For the full year 2013, net revenue for STMicroelectronics totaled $8.1 billion, down 4.8% compared to 2012, while gross margin dropped half a percent to 32.3%. The main contributors to these weak results were its microcontrollers and automotive products.
The company's results are not terrible, but they show some of the difficulties this chipmaker is facing. First, it has high European exposure, which means weak demand and high salaries. Second, margins in this industry (and many others) are key. STMicroelectronics' margins have averaged about 35% in the last few years while those of higher-volume peers reached 60%. Texas Instruments, for example, boasts corporate gross margins of more than 50%.
Still, STMicroelectronics has some fundamental strengths. The Italian company remains among the leaders in analog technologies, it has one of the broadest product portfolios in the industry, and it holds a strong position in the automotive market. In this category, the outlook for sales is positive, as demand for safer, greener, smarter cars is pushing government regulations that increase electronic content per vehicle.
As you see, the political transition in the country will not make significant changes in the company's future, which is driven by international factors.
Successful tender offer
Finally, here's Gentium (UNKNOWN:GENTY.DL), the Italian biopharmaceutical company that researches and develops drugs derived from DNA and DNA molecules.
Something interesting about this company is that Jazz Pharmaceuticals (NASDAQ:JAZZ) recently made two subsequent tender offers to acquire shares of Gentium at $57 a share. Well, in the first offer, about 79% of outstanding Gentium common shares and American depositary shares were tendered; after the subsequent offer, this percentage went up to 98%.

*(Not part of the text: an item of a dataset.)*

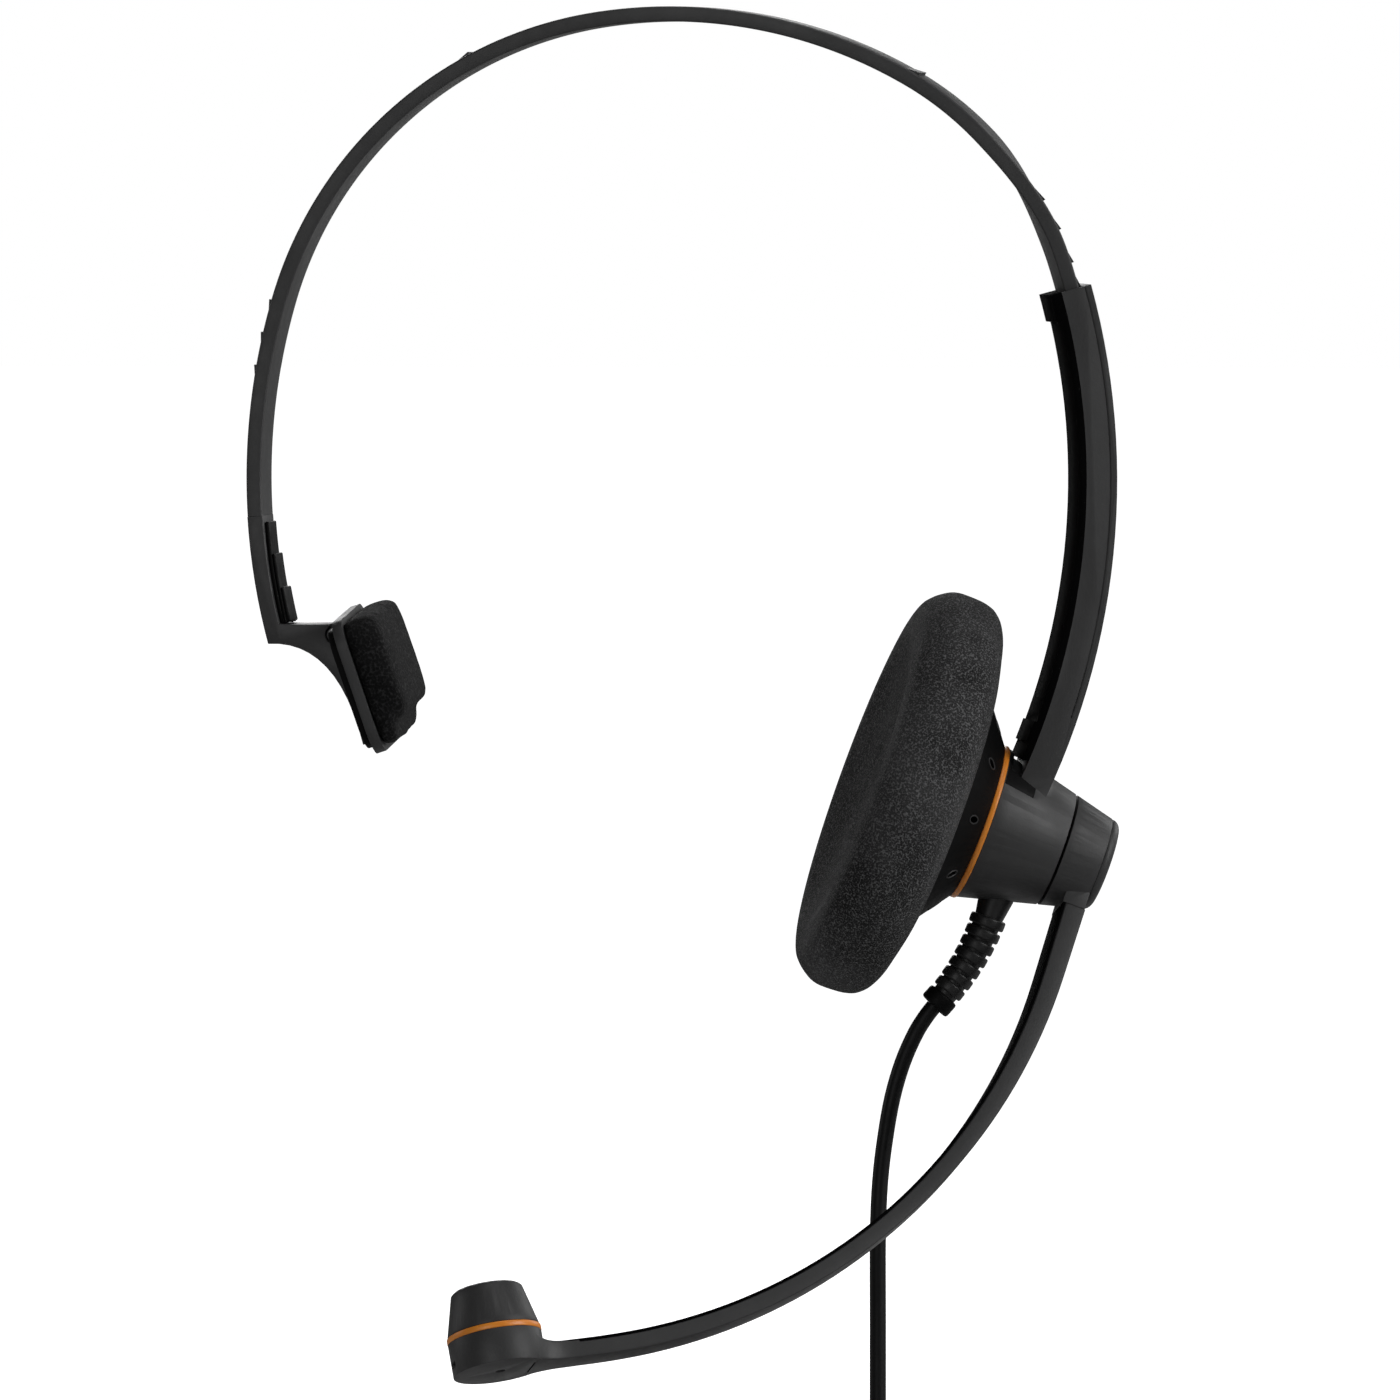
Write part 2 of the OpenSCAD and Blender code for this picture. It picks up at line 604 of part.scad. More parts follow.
module boom_liner() {
    color(black) in_boom_frame()
        sweep([for (l = boom_stations) boom_frame(l)],
            [for (l = boom_stations) bar_outline(boom_w(l), -boom_t(l) / 2, -boom_t(l) / 2 + LINER_T, 0.2)]);
}

module boom_wire() {
    sides = 8;
    color("red") in_boom_frame()
        sweep([for (l = boom_stations) boom_frame(l)],
            [for (l = boom_stations) let (d = -boom_t(l) / 2 + LINER_T + 0.5)
                [for (k = [0 : sides - 1]) [WIRE_R * sin(360 / sides * k), d + WIRE_R * cos(360 / sides * k)]]]);
}

// ---- Microphone ------------------------------------------------------------------------------
// In the microphone's frame the outer face looks along +Z and the cap stands towards -Z.
module mic_base() {
    face = BOOM_T_TIP / 2;
    port = 0.7;
    color(charcoal) in_mic_frame() difference() {
        translate([0, 0, face - MIC_BASE_H]) cylinder(r = mic_r, h = MIC_BASE_H);
        translate([0, 0, face - MIC_BASE_H - 1]) cylinder(r = mic_r - 1.2, h = MIC_BASE_H - 0.2);
        cylinder(r = port, h = 10);
        translate([mic_r - 0.7, -1.2, face - 1.9]) cube([2, 2.4, 0.8]);
        translate([-mic_r - 1, -boom_w_tip / 2, -face - eps]) cube([3.2, boom_w_tip, BOOM_T_TIP + 2 * eps]);
    }
}

module mic_accent_ring() {
    top = BOOM_T_TIP / 2 - MIC_BASE_H;
    color(orange) in_mic_frame() ring_solid(mic_r - 1.6, mic_r + 0.05, top - MIC_RING_T, top);
}

module mic_housing() {
    start = BOOM_T_TIP / 2 - MIC_BASE_H - MIC_RING_T;
    end = BOOM_T_TIP / 2 - MIC_H;
    wall = 1.1;
    color(charcoal) in_mic_frame() rotate_extrude() polygon([[mic_r - 0.05, start], [MIC_TOP_R, end + 0.5],
        [MIC_TOP_R - 0.5, end], [0, end], [0, end + wall], [MIC_TOP_R - wall, end + wall], [mic_r - wall, start]]);
}

module mic_capsule() {
    color("silver") in_mic_frame() translate([0, 0, -3.6]) cylinder(r = 3, h = 2.4);
}

module mic_gasket() {
    color("dimgray") in_mic_frame() ring_solid(3, 5.2, -3.2, -1.6);
}

// ---- Cable -----------------------------------------------------------------------------------
// Round tube along a smooth curve through the route's points, with its rings in parallel frames.
function spline(p, i, u) =
    let (a = p[max(i - 1, 0)], b = p[i], c = p[i + 1], d = p[min(i + 2, len(p) - 1)])
    0.5 * (2 * b + (c - a) * u + (2 * a - 5 * b + 4 * c - d) * u * u + (3 * b - a - 3 * c + d) * u * u * u);
function unit(v) = v / norm(v);
function smooth_route(p, n) = concat([for (i = [0 : len(p) - 2], k = [0 : n - 1]) spline(p, i, k / n)],
    [p[len(p) - 1]]);

module cable_tube(route, steps) {
    q = smooth_route(route, steps);
    m = len(q);
    sides = 8;
    outline = [for (k = [0 : sides - 1]) cable_d / 2 * [sin(360 / sides * k), cos(360 / sides * k)]];
    frames = [for (i = [0 : m - 1])
        let (d = unit(q[min(i + 1, m - 1)] - q[max(i - 1, 0)]), s = unit(cross(d, [0, 1, 0])))
        [q[i], s, cross(s, d)]];
    sweep(frames, [for (i = [0 : m - 1]) outline]);
}

module cable() {
    color(black) cable_tube(CABLE_ROUTE, 3);
}

module cable_tail() {
    color(black) cable_tube(TAIL_ROUTE, 2);
}

module cable_coil() {
    color(black) translate(COIL_CENTRE) rotate([90, 0, 0])
        rotate_extrude() translate([coil_r, 0]) circle(bundle_r);
}

module coil_tie() {
    half = 11;
    color("dimgray") translate(COIL_CENTRE) rotate([90, 0, 0]) rotate([0, 0, 90 - half])
        rotate_extrude(angle = 2 * half) translate([coil_r, 0]) difference() {
            circle(bundle_r + 0.9);
            circle(bundle_r);
        }
}

module plug_body() {
    grip_h = 20;
    relief_h = 8;
    color(black) translate(PLUG_TOP) {
        translate([0, 0, -relief_h]) cylinder(r1 = 2.6, r2 = 1.9, h = relief_h);
        translate([0, 0, -relief_h - grip_h]) linear_extrude(grip_h) rounded_rect(15.6, 8, 2.5);
    }
}

module plug_shell() {
    color("silver") translate(PLUG_TOP + [0, 0, -40.6]) linear_extrude(12.6) difference() {
        square([12, 4.5], center = true);
        square([11.4, 3.9], center = true);
    }
}

module plug_tongue() {
    color("white") translate(PLUG_TOP + [-5.6, 0.05, -40]) cube([11.2, 1.8, 12]);
}

headband();
headband_core();
temple_arm();
temple_clip();
pad_plate();
pad_hinge_pin();
pad_backing();
temple_pad();
arm_shell();
arm_inner_cover();
root_cover();
cup_accent_ring();
front_shell();
speaker_grille();
driver_frame();
driver_magnet();
driver_diaphragm();
ear_cushion();
terminal_board();
pivot_axle();
friction_washer();
cable_boot();
boot_collar();
boom_hub();
retaining_clip();
hub_end_cap();
boom_arm();
boom_liner();
boom_wire();
mic_base();
mic_accent_ring();
mic_housing();
mic_capsule();
mic_gasket();
cable();
cable_coil();
coil_tie();
cable_tail();
plug_body();
plug_shell();
plug_tongue();
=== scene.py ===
"""Single-ear office headset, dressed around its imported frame.

The frame gives every mechanical piece and its place. This script adds what is soft, fine or
finished: foam, eased mouldings, ribs, detents, the wound cable, and a material for each piece.
All lengths are in metres.
"""

import json
import logging
import math
from dataclasses import dataclass, field
from enum import Enum
from functools import cache
from typing import Callable, Sequence

import bmesh
import bpy
from mathutils import Matrix, Vector


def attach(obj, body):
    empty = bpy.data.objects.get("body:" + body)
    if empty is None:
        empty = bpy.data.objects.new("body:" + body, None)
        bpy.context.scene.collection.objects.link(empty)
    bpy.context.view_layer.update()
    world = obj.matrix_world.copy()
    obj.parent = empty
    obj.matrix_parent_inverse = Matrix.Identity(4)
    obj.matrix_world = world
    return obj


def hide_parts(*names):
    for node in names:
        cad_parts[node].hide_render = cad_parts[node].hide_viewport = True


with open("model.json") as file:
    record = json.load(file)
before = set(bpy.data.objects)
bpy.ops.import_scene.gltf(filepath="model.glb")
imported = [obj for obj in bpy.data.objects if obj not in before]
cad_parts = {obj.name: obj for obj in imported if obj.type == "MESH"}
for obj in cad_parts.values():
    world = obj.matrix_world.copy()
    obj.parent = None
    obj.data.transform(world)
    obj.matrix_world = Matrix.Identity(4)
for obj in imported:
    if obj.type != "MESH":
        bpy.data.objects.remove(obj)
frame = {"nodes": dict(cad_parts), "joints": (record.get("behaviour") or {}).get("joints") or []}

LOG = logging.getLogger("headset")
MM = 0.001
SIDE = Vector((0, 1, 0))
UP = Vector((0, 0, 1))
WHITE = (1, 1, 1, 1)
Colour = tuple[float, float, float]
Outline = Sequence[tuple[float, float]]
Node = bpy.types.Node
Socket = bpy.types.NodeSocket
Tree = bpy.types.NodeTree
Material = bpy.types.Material
Piece = bpy.types.Object


class Body(Enum):
    """The moving bodies of the headset, by their names in the frame."""

    BAND = "headband"
    REST = "temple_rest"
    CUP = "ear_cup"
    BOOM = "boom"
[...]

Now Jazz Pharmaceuticals has become the indirect majority shareholder of Gentium. This is good news, as the businesses are highly synergistic. Gentium's product Defitelio (defibrotide), a treatment for severe hepatic veno-occlusive disease is complementary to Jazz Pharmaceuticals' experience in orphan diseases in the area of hematology and oncology. In addition, this drug was granted marketing authorization by the European Commission in October last year.
As you might have guessed, due to the circumstances, the new political scenario in Italy does not make an impact on Gentium.
The new government is facing a stagnant economy where there's room for action but not much cash. We'll have to wait and see whether this government decides to start new policies and builds enough political support to execute them. For now, it is hard to foresee major changes in the course of the Italian economy for 2014.
Natuzzi needs to improve its sales levels, and whether this comeback plan will work or not it is hard to predict. But hey -- profitability will improve a bit at least.
Gentium's new era with Jazz Pharmaceuticals is encouraging. The company will increase its penetration, especially in the European market.
As for STMicrolectronics, its price and problems are more correlated to the highly competitive global markets than to Italy. However, a better policy toward research and development would help the company gain some profitability.